Dr. Gordon Baird
Dr. Gordon Baird of the Department of Geosciences at SUNY Fredonia has been selected to receive the Eastern Section of the American Association of Petroleum Geologists’ Outstanding Educator Award. He will receive the award on Nov. 4 at a noon luncheon at the Erickson Alumni Center in Morgantown, W.Va.
Dr. Baird earned his B.A. in Geology from Earlham College in Indiana in 1969, his M.S. from the University of Nebraska in Geology in 1971, and his Ph.D. from the University of Rochester in Geology in 1975.
Having grown up in Rochester, N.Y., Dr. Baird was exposed early on to fossil-rich, Middle Devonian strata and quickly became addicted to field-based stratigraphy.
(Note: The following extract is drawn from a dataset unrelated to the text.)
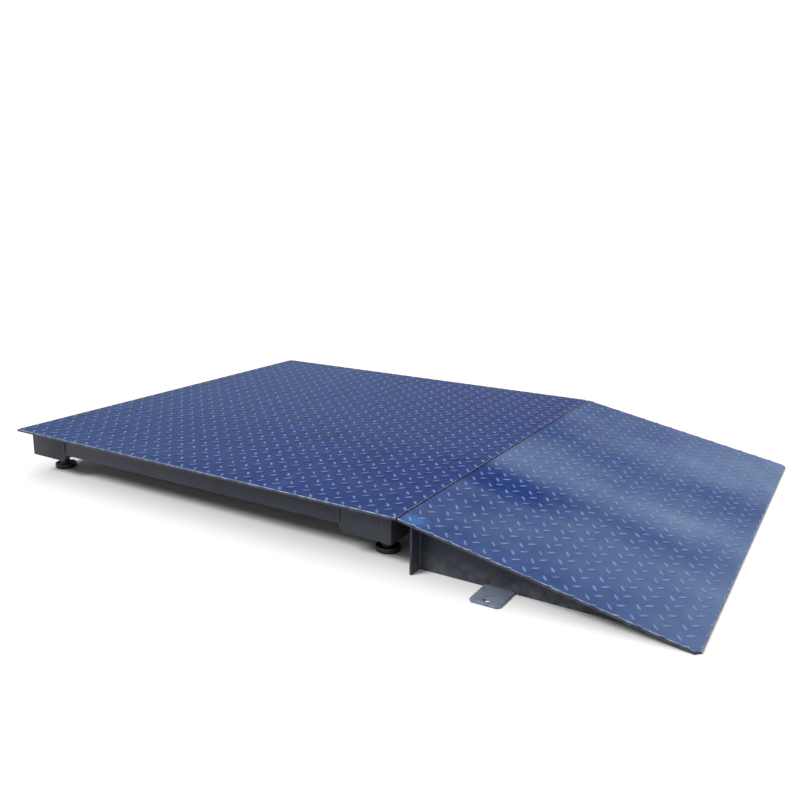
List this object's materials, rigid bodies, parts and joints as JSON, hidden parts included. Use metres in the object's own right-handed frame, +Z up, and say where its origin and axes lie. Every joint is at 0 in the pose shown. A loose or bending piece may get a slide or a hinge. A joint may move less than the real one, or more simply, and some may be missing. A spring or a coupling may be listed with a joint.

Following completion of a paleoecological study of the Pennsylvanian, coral-rich Beil Limestone (M.S. thesis, University of Nebraska: Lincoln), he undertook a Ph.D. study of the genesis of Middle Devonian, mud-floored, submarine unconformities under the supervision of Drs. Zeddie Bowen and David Raup at the University of Rochester. This led to recognition of recurrent sloped submarine unconformity surfaces, characterized by gradients in sedimentological and faunal characteristics.
As Assistant Curator at the Field Museum of Natural History in Chicago from1976 to 1981, Dr. Baird initiated a National Science Foundation-supported paleogeographic study of the famous Middle Pennsylvanian Mazon Creek concretion biota. This sedimentological project, coupled with brute-force sampling of soft-bodied animals and plants in this estuarine-deltaic deposit, allowed for the regional mapping of an inferred paleohalocline across five Illinois counties.
As a faculty member at SUNY Fredonia since 1982, and current chair of the Department of Geosciences, Dr. Baird has involved both undergraduate and graduate students at Fredonia and other institutions in his research on the stratigraphic and paleontological resources of New York Paleozoic sections and has co-authored with students on various projects.
From early on, Dr. Baird recognized the significance of thin, regionally widespread, marine marker units (paleontological event-beds, condensed units, and submarine unconformities) that partition thicker sedimentary packages into temporally mappable divisions. A 40-year-long collaboration with Dr. Carlton Brett and his students led to the publication of approximately 103 peer-review papers, non-peer-review publications and guidebooks. This work led to numerous refinements of the classic Middle Devonian succession across New York and adjacent states. Not only was sedimentary cyclicity identified in these deposits, but the overprint of migrating flexural bulges, on cycles was also recognized and reported. The connection of this cyclicity to the study of recurrent faunas in the Middle Devonian Hamilton Group led to recognition of a pattern of apparent minimal directional evolution at the community-level at this time.
Beginning in the 1980s, Dr. Baird (with Dr. Brett) shifted focus to the study of Ordovician and Devonian oxygen-deficient foreland basin deposits, such as the Utica Shale and various widespread Devonian black shale units, including the greater Marcellus interval and the higher Geneseo, Dunkirk-Huron, and Cleveland black shale successions. His work included regional mapping and characterization of widespread black shale-roofed unconformities, leading to formulation of a model for unconformity-genesis on sloped flanks of strongly-subsiding foreland basins. This model evokes the actions of sediment-starvation, bottom currents, and submarine corrosion to produce insoluble placers of reworked pyrite under conditions of oxygen-deficiency and marine transgression.
Dr. Baird is working to document tie lines between long drill cores and adjacent outcrop sections through the Utica Shale succession across the Mohawk Valley region. Presently, he is also applying an event-stratigraphic approach to the end-Devonian successions of northern Ohio and northwest Pennsylvania to decipher the signatures of the global Hangenberg mass extinction and associated drastic paleoclimatic changes recognized elsewhere by others.